┌──
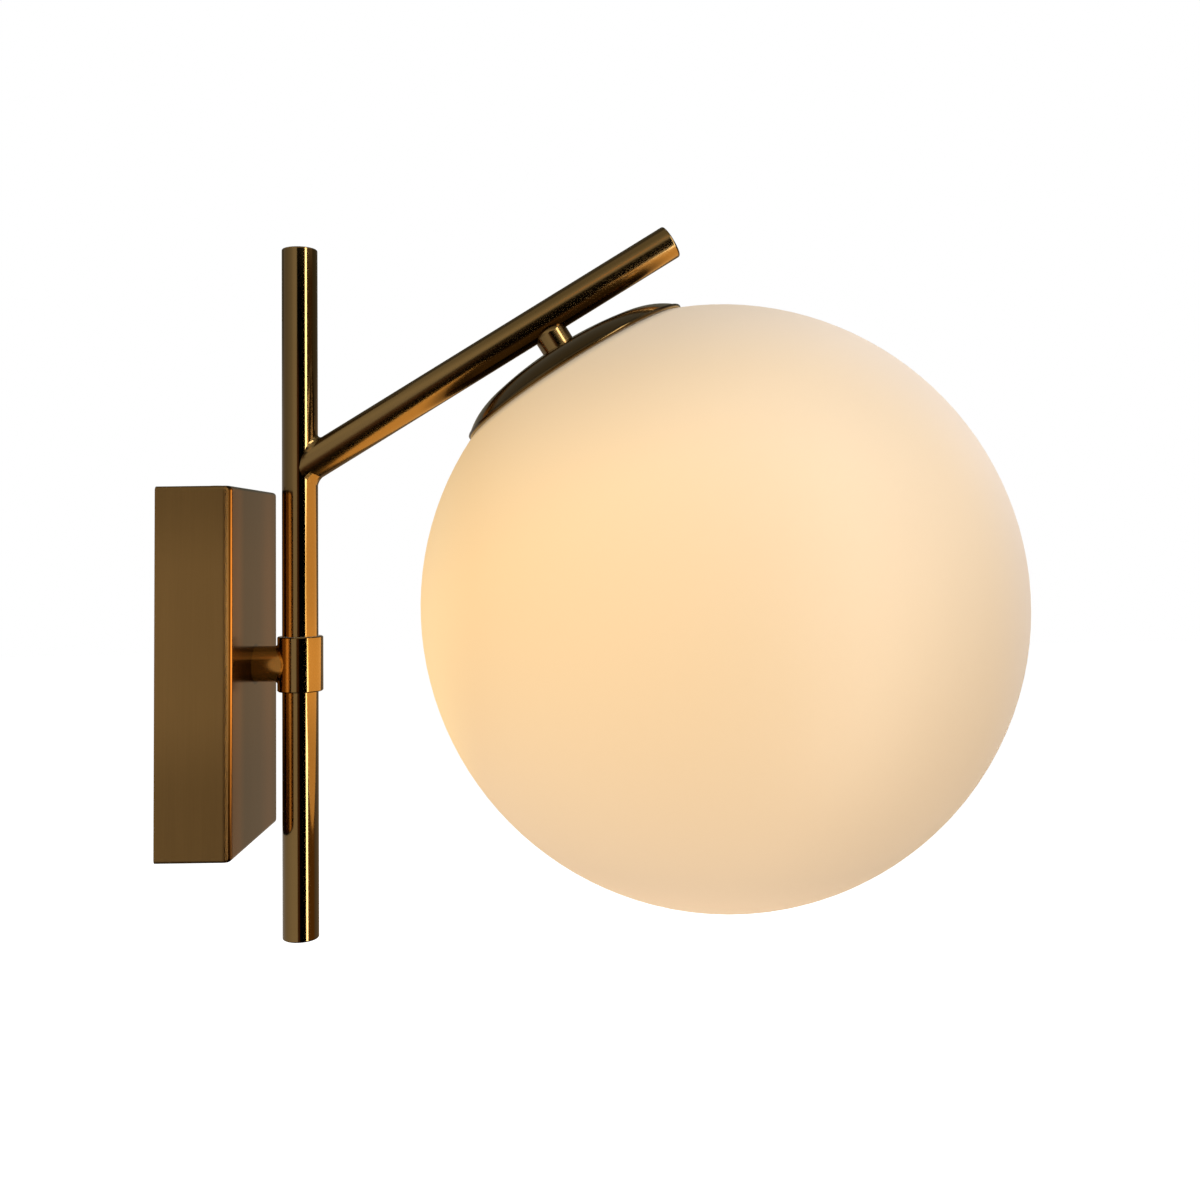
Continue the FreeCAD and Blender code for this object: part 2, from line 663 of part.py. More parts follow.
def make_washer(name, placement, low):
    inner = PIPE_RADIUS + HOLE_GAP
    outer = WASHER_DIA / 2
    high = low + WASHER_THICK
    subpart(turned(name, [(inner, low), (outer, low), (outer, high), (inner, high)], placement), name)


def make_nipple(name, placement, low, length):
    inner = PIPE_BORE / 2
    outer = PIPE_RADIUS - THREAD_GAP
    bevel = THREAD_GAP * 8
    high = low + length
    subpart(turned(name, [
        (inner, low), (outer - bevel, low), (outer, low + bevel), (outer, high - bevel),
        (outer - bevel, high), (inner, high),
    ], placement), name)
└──
┌──
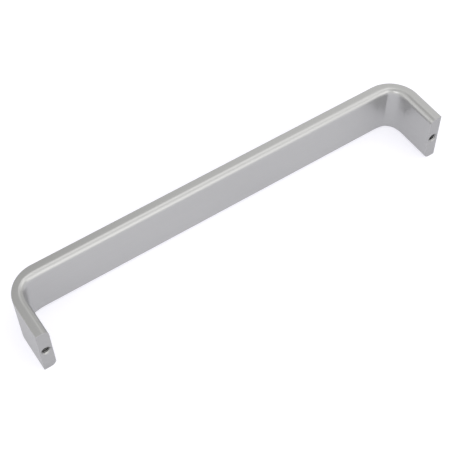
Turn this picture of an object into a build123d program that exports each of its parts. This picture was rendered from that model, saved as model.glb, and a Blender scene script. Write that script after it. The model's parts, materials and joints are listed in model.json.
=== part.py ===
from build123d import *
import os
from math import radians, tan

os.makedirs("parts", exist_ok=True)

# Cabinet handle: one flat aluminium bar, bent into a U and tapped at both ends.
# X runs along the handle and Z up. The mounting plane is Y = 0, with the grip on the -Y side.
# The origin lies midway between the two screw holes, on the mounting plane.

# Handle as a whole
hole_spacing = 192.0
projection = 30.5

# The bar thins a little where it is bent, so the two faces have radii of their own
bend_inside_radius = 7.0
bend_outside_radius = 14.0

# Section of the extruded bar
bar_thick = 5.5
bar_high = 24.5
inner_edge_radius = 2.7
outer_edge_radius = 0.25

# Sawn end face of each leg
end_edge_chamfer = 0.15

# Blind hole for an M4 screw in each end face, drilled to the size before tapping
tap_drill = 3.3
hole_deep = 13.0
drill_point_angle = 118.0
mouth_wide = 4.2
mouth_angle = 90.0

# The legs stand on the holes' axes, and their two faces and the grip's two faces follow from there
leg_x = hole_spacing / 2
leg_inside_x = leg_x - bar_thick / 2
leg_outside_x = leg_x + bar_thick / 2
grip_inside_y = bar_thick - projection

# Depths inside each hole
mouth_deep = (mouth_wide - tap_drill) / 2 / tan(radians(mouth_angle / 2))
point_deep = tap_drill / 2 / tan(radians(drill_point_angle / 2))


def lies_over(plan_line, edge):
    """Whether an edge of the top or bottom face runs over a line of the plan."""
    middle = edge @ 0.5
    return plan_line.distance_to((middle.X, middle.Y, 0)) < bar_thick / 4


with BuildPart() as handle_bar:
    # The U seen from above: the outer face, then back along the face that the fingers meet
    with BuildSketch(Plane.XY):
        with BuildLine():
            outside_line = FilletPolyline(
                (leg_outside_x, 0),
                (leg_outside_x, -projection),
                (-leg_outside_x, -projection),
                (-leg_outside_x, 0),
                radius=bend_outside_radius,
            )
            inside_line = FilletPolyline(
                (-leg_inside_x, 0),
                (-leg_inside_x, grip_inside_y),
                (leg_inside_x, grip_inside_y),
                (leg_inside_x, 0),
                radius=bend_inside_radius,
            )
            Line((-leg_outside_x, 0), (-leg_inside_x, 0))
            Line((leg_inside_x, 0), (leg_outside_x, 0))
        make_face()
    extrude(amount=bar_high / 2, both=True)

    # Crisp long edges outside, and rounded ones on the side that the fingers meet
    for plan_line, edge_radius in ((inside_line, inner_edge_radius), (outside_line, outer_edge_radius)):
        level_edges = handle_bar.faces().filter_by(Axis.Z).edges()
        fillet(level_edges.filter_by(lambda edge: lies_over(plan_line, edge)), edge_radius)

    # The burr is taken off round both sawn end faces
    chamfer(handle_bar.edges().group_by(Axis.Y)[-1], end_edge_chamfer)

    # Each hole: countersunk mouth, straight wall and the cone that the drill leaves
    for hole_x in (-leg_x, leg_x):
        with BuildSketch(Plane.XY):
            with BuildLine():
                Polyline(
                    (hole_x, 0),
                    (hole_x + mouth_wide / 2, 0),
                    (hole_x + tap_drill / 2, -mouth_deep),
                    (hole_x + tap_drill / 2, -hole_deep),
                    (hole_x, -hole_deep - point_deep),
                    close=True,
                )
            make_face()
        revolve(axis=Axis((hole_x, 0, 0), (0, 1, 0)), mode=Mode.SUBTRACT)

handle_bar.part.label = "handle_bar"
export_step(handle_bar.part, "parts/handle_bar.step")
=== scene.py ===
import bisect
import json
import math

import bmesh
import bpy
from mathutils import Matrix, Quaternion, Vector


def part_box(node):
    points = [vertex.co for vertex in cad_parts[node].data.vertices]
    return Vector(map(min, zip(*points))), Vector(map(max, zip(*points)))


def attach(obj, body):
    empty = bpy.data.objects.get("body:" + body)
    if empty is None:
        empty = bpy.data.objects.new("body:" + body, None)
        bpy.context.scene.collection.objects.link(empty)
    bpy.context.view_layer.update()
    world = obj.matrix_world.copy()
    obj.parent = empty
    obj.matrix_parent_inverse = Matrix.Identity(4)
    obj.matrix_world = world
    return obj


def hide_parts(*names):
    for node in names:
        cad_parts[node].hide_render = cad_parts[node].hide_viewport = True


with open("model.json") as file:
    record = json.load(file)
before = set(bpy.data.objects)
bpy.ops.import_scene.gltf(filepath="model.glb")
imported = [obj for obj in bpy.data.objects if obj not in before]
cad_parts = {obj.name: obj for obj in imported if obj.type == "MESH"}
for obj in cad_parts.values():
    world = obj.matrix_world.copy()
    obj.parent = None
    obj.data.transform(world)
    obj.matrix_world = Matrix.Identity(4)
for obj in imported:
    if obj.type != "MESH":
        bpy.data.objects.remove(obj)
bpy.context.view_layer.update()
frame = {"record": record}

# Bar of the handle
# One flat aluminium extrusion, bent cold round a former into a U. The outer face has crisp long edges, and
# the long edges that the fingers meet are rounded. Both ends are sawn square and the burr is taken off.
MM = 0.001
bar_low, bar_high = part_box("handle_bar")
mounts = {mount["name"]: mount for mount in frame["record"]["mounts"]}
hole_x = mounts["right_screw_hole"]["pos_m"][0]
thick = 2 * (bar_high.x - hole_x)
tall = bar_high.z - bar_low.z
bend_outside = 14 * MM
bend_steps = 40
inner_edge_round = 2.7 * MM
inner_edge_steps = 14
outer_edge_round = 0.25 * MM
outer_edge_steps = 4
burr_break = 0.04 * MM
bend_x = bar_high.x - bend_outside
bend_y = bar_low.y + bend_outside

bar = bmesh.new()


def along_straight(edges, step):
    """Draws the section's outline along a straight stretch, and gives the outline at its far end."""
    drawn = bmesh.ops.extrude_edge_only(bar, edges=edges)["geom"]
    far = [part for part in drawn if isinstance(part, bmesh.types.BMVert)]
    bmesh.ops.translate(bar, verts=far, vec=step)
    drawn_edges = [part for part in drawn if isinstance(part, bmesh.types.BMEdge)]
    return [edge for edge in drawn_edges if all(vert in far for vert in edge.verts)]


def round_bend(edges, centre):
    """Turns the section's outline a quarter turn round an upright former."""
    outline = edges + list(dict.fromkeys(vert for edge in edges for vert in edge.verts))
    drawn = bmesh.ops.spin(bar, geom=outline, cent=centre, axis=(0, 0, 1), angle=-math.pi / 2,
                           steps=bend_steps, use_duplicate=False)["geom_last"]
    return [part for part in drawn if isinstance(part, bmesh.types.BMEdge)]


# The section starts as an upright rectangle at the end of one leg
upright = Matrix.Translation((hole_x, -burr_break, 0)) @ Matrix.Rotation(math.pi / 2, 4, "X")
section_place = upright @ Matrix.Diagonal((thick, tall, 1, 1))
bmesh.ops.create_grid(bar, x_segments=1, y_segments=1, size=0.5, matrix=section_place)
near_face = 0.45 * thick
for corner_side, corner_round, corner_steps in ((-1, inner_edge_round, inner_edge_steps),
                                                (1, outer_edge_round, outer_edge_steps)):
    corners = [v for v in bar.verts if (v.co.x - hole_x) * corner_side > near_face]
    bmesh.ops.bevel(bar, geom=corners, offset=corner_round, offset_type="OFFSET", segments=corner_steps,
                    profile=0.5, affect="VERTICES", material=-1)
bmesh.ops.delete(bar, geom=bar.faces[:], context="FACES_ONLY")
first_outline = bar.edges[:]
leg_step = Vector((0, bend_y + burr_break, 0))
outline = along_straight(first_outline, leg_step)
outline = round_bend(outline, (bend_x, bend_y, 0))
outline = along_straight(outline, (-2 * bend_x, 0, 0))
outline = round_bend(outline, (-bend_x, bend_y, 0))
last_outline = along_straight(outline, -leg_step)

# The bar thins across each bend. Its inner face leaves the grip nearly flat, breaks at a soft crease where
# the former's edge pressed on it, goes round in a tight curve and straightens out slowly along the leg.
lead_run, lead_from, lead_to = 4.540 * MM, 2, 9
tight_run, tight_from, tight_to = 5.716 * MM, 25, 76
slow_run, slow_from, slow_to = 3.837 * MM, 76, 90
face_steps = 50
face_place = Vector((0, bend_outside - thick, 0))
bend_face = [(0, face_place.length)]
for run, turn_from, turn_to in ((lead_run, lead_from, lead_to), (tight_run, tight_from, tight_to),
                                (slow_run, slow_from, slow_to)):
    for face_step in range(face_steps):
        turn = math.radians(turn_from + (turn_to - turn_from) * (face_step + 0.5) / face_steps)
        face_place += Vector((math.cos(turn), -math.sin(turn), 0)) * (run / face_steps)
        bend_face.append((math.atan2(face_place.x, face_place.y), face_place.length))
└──
┌──
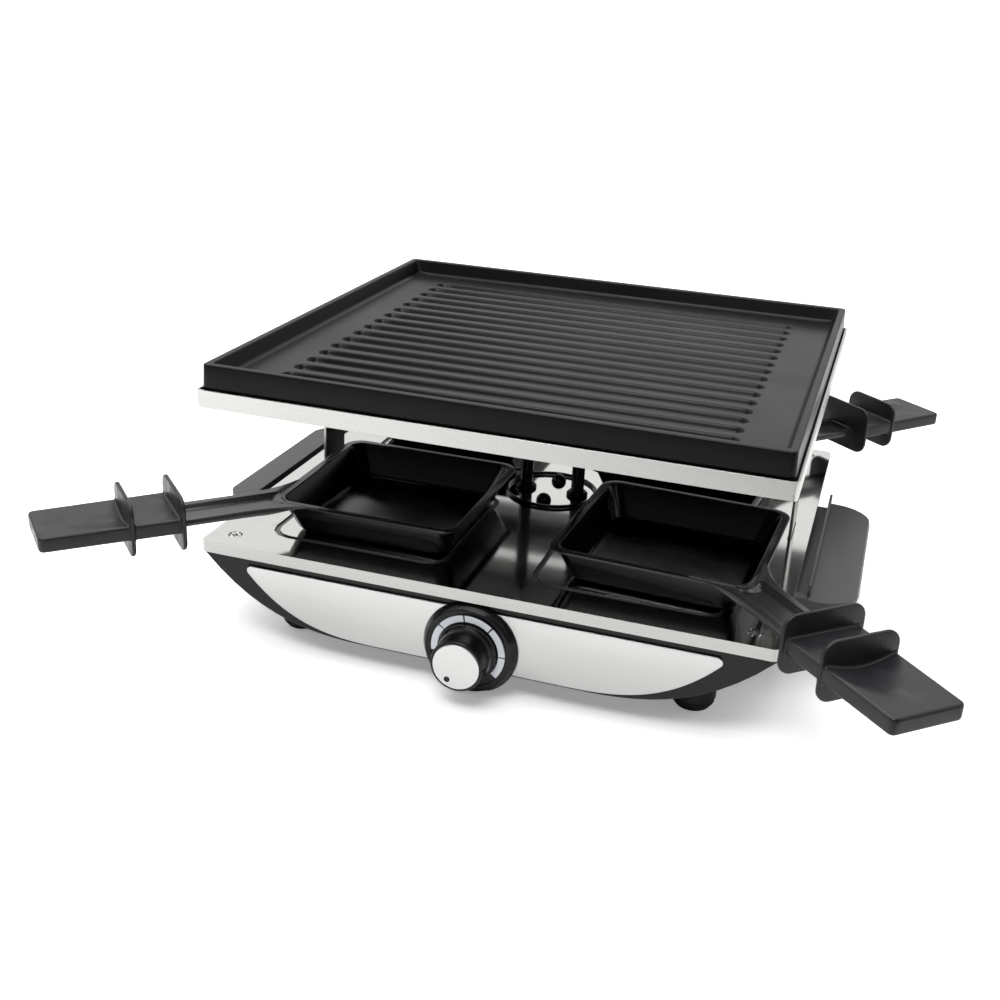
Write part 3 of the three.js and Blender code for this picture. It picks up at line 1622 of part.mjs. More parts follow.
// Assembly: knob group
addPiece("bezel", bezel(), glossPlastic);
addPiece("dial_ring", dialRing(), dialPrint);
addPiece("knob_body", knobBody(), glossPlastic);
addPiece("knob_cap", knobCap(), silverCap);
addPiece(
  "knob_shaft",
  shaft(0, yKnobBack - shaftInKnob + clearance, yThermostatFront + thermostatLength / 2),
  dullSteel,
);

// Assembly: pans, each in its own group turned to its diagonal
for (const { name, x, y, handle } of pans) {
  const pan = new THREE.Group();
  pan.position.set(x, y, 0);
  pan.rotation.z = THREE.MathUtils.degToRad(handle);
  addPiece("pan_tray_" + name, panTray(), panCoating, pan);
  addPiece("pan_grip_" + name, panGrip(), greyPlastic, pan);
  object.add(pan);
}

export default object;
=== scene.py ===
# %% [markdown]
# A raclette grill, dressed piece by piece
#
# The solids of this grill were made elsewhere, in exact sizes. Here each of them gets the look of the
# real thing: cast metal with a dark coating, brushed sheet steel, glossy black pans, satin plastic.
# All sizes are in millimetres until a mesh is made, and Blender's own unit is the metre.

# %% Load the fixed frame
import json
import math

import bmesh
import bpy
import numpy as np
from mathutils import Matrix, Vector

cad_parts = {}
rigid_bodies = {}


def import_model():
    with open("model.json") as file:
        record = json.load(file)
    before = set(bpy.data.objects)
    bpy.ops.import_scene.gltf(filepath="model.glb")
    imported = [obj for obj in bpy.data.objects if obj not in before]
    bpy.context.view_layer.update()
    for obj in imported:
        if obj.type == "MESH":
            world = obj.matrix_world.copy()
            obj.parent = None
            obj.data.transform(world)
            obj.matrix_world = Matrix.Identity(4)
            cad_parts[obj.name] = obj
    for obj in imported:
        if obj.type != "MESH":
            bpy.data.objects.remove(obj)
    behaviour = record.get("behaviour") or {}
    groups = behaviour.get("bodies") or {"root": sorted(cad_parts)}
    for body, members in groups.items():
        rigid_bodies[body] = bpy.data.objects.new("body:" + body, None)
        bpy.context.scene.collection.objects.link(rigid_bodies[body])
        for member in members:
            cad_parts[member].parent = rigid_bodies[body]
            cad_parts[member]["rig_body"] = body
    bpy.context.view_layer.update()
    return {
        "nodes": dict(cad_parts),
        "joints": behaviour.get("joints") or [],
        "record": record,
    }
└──
Task description:
Write the lines again exactly, beginning at the line that has "# The burr is" and stopping after the line that has "cad_parts[node].hide_render = cad_parts[node].hide_viewport"; include no other lines.

Answer to this exercise:
    # The burr is taken off round both sawn end faces
    chamfer(handle_bar.edges().group_by(Axis.Y)[-1], end_edge_chamfer)

    # Each hole: countersunk mouth, straight wall and the cone that the drill leaves
    for hole_x in (-leg_x, leg_x):
        with BuildSketch(Plane.XY):
            with BuildLine():
                Polyline(
                    (hole_x, 0),
                    (hole_x + mouth_wide / 2, 0),
                    (hole_x + tap_drill / 2, -mouth_deep),
                    (hole_x + tap_drill / 2, -hole_deep),
                    (hole_x, -hole_deep - point_deep),
                    close=True,
                )
            make_face()
        revolve(axis=Axis((hole_x, 0, 0), (0, 1, 0)), mode=Mode.SUBTRACT)

handle_bar.part.label = "handle_bar"
export_step(handle_bar.part, "parts/handle_bar.step")
=== scene.py ===
import bisect
import json
import math

import bmesh
import bpy
from mathutils import Matrix, Quaternion, Vector


def part_box(node):
    points = [vertex.co for vertex in cad_parts[node].data.vertices]
    return Vector(map(min, zip(*points))), Vector(map(max, zip(*points)))


def attach(obj, body):
    empty = bpy.data.objects.get("body:" + body)
    if empty is None:
        empty = bpy.data.objects.new("body:" + body, None)
        bpy.context.scene.collection.objects.link(empty)
    bpy.context.view_layer.update()
    world = obj.matrix_world.copy()
    obj.parent = empty
    obj.matrix_parent_inverse = Matrix.Identity(4)
    obj.matrix_world = world
    return obj


def hide_parts(*names):
    for node in names:
        cad_parts[node].hide_render = cad_parts[node].hide_viewport = True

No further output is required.